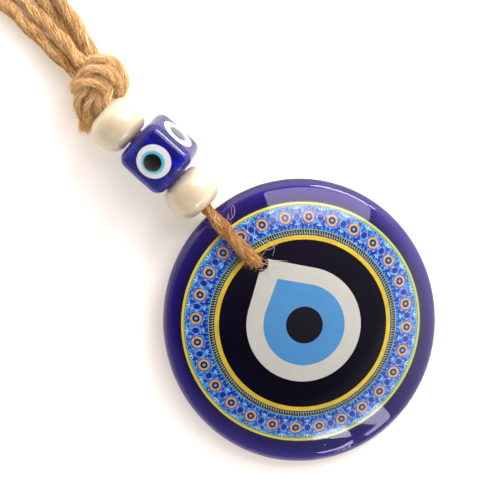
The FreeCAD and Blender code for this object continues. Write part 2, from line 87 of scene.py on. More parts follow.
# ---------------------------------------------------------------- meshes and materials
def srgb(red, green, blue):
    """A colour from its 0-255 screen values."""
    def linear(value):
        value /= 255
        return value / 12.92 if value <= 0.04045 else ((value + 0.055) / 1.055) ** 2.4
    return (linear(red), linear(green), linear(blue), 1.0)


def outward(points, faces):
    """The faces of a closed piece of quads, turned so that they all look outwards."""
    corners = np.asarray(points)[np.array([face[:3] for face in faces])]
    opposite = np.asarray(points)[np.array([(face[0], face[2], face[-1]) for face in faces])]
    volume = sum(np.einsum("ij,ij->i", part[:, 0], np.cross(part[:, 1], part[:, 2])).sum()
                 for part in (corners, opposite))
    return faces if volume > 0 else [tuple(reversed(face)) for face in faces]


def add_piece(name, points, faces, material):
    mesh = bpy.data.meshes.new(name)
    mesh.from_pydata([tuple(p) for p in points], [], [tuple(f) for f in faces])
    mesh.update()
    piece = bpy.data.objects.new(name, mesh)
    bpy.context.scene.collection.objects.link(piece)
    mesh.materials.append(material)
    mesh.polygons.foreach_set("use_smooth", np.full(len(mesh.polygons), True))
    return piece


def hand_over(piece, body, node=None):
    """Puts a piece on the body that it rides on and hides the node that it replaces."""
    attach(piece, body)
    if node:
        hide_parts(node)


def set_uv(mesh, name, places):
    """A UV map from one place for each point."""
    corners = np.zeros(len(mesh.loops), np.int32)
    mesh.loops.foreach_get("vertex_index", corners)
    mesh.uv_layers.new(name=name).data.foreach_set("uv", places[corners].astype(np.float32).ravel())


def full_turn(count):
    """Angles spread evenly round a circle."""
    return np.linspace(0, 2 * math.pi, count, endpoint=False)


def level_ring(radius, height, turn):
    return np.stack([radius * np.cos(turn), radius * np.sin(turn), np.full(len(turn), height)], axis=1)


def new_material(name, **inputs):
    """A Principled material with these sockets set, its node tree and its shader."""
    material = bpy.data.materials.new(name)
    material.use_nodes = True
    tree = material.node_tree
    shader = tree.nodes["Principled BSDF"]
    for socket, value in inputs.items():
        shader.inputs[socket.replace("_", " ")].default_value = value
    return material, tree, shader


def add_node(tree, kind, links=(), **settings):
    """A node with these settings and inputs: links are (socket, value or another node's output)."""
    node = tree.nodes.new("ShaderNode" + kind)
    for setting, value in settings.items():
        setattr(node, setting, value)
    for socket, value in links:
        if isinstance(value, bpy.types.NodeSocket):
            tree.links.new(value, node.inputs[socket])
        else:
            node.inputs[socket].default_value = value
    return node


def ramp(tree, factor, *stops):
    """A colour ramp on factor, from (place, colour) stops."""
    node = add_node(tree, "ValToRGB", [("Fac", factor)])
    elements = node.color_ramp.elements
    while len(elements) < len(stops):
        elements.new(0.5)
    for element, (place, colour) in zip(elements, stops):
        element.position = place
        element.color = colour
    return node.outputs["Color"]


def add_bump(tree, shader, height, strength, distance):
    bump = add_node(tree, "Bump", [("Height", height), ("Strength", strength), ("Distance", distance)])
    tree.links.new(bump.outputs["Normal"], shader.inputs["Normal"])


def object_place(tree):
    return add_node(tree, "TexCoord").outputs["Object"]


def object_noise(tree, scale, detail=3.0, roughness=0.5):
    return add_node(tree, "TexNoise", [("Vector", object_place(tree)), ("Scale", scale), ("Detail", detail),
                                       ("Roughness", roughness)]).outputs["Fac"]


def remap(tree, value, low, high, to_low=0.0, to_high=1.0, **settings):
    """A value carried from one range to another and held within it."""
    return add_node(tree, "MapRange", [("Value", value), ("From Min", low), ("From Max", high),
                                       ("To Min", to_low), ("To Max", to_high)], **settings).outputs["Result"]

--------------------

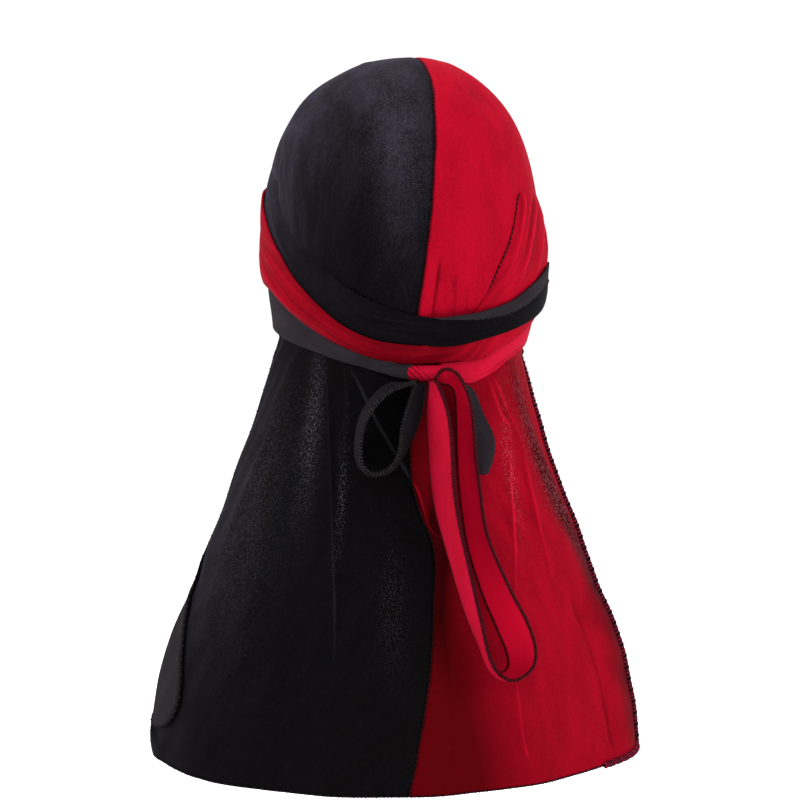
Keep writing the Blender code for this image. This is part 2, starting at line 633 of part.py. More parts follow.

--------------------

* **What needs to be done**
From the entries above, pull out each line that includes "Blender".

* **Solution for this task**
The FreeCAD and Blender code for this object continues. Write part 2, from line 87 of scene.py on. More parts follow.
Keep writing the Blender code for this image. This is part 2, starting at line 633 of part.py. More parts follow.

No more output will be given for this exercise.